Fünf Kilometer vor dem Ziel werden die kleinen Hügel aber zu mittleren Bergen, aber auch hier hat niemand Interesse und obwohl meine Freundin Schmerzen hat, will niemand helfen. Wir sprechen vielleicht zehn Mopedfahrer an, acht wollen gar nicht fahren, Frau plus Fahrrad, das geht nicht. Und das in einem Land, wo sechs Personen, oder ein ausgewachsenes Rind oder sechs Schweine auf einem klapprigen Moped transportiert werden können. Die anderen beiden wollen fast 10 € für die vier Kilometer. Also schieben wir noch zwei Kilometer, dort trifft die Nebenstraße auf den Ho Chi Minh Pfad, der eine gut ausgebaute Trasse ist, allerdings fast ohne Verkehr. Auch hier zeigen wieder ein paar Mopedfahrer gesteigertes Desinteresse an einem 10 Minuten Job, doch endlich rettet eine Vietnamesin mit Kind die Ehre des Landes. Sie sieht meine leidende Freundin und ordnet ohne zu fragen an: Kind nach vorn, Freundin nach hinten, Fahrrad verkehrt herum dazwischen. Das ist der Pragmatismus asiatischer Länder, den ich liebe. Doch in diesem Augenblick stoppt doch noch der einzige Bus, der heute noch fährt. Wir bedanken uns noch einmal bei der Mutter mit Kind und ich komme nicht umhin, den beiden gelangweilten Xe Om Fahrern den Finger auszuklappen, denen die Geste allerdings nichts sagt.
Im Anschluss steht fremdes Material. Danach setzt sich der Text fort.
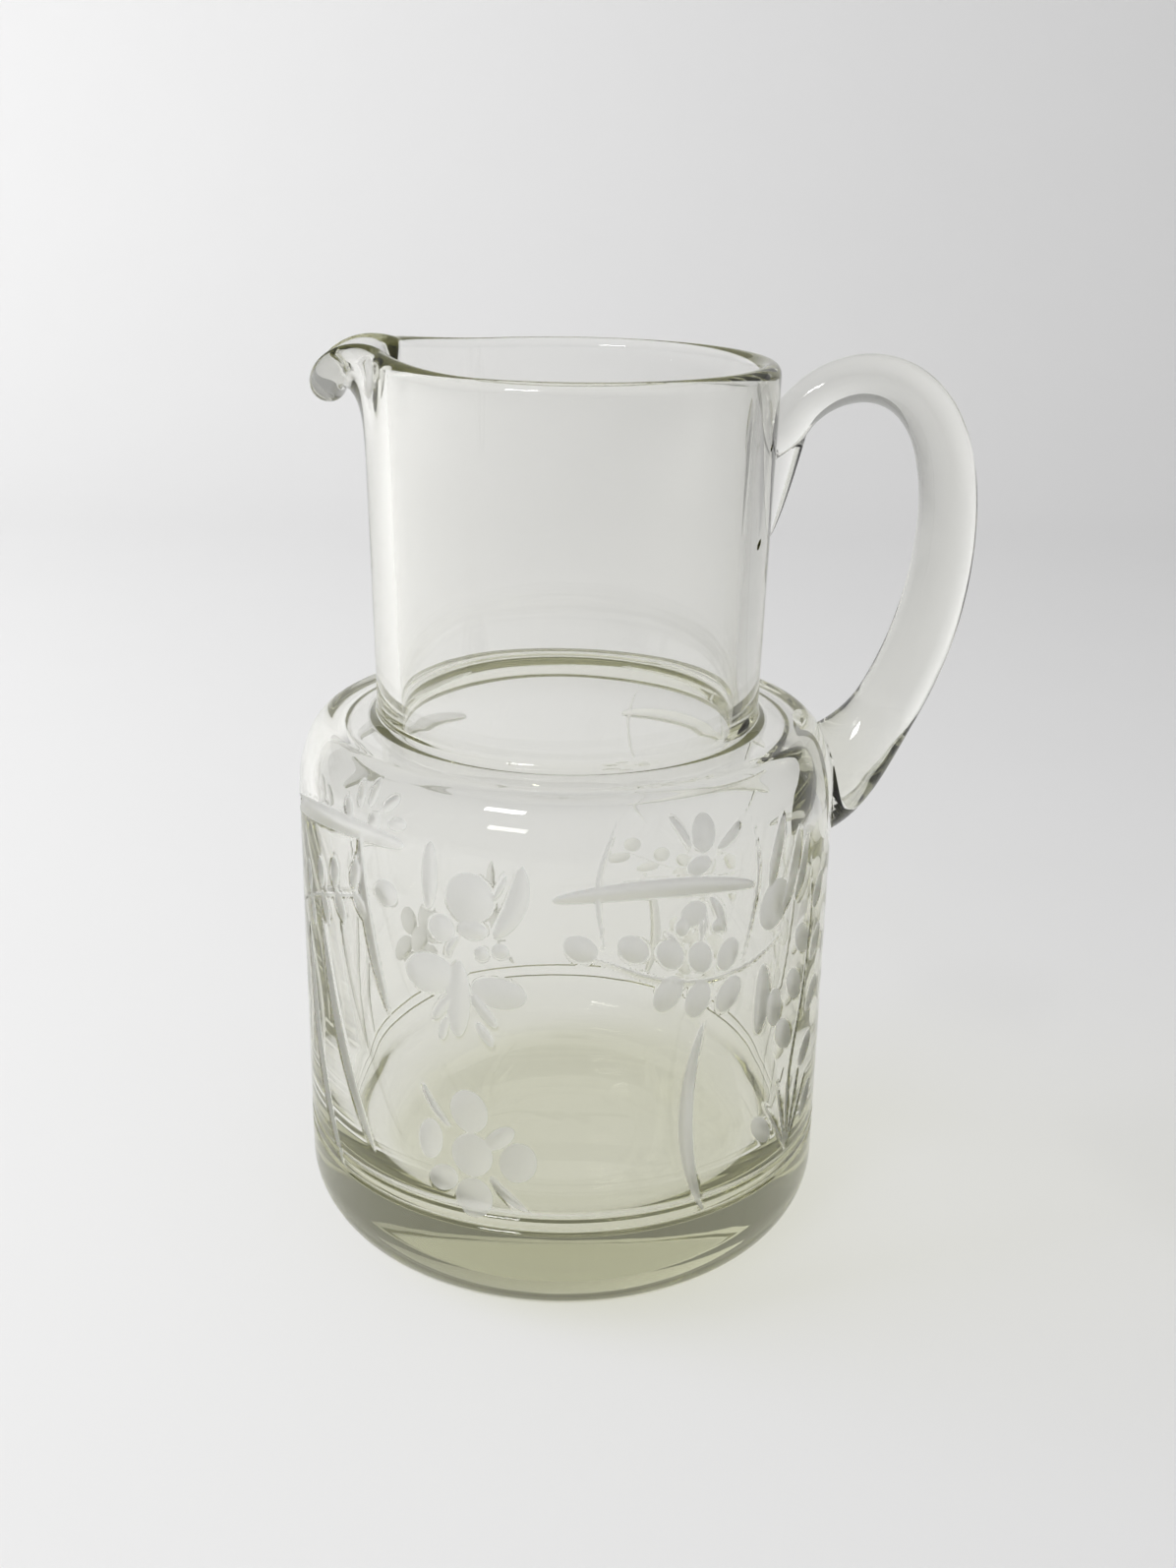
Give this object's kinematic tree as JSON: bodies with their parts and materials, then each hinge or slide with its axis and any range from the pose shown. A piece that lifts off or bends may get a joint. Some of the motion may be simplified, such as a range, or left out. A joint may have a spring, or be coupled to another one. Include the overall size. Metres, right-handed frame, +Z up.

Ich husche dann über den letzten Berg und genieße von oben eine tolle Aussicht übers Hügelland. Das Hotel ist erstaunlich angenehm für ein winziges Städtchen. Acht Dollar kostet das große Zimmer mit zwei riesigen betten, es gibt sogar Klimaanlage, das Zimmer ist sauberer als das in Sam Son und essen gibt es im Restaurant. Da wir die einzigen Gäste sind, such ich in der Küche ein wenig herum und finde Auberginen, dazu Schweinefleisch, eine Tomate, Zwiebeln, Knoblauch und Zitronengras. Das stelle ich dem Koch auf den Tisch. Meine Freundin erklärt kurz, was er machen soll, dann schlägt der skeptische Gesichtsausdruck in Eifer um und er zaubert ein frisches Gericht aus den Zutaten, fast schon chinesisch, aber doch südostasiatischer Einfluss, wegen des Zitronengrases und dem Limettensaft- Cross Over auf dem Ho Chi Minh Pfad.
Die Strecke war heute sehr abwechslungsreich, am Anfang die tolle Seeluft, dann querfeldein und zum Schluss sanfte Hügel und kleine Berge. Enttäuscht hat mich die Gefühllosigkeit und mangelnde Hilfsbereitschaft, hier ist in den letzten Jahren wohl einiges verloren gegangen, hier zählt nur noch der Dollar und das sind nicht mehr die Vietnamesen, die die Amerikaner in den Hintern getreten haben. Dies erinnert mich ein wenig an China vor vielleicht 15 Jahren, als sich dort ebenfalls eine Abzockermentalität durchgesetzt hatte und es nur noch um Geld ging, am besten ohne irgend einen gegenwert dafür zu erbringen, aber das hat sich glücklicherweise geändert und ich denke auch das wird hier im Lande noch passieren (müssen).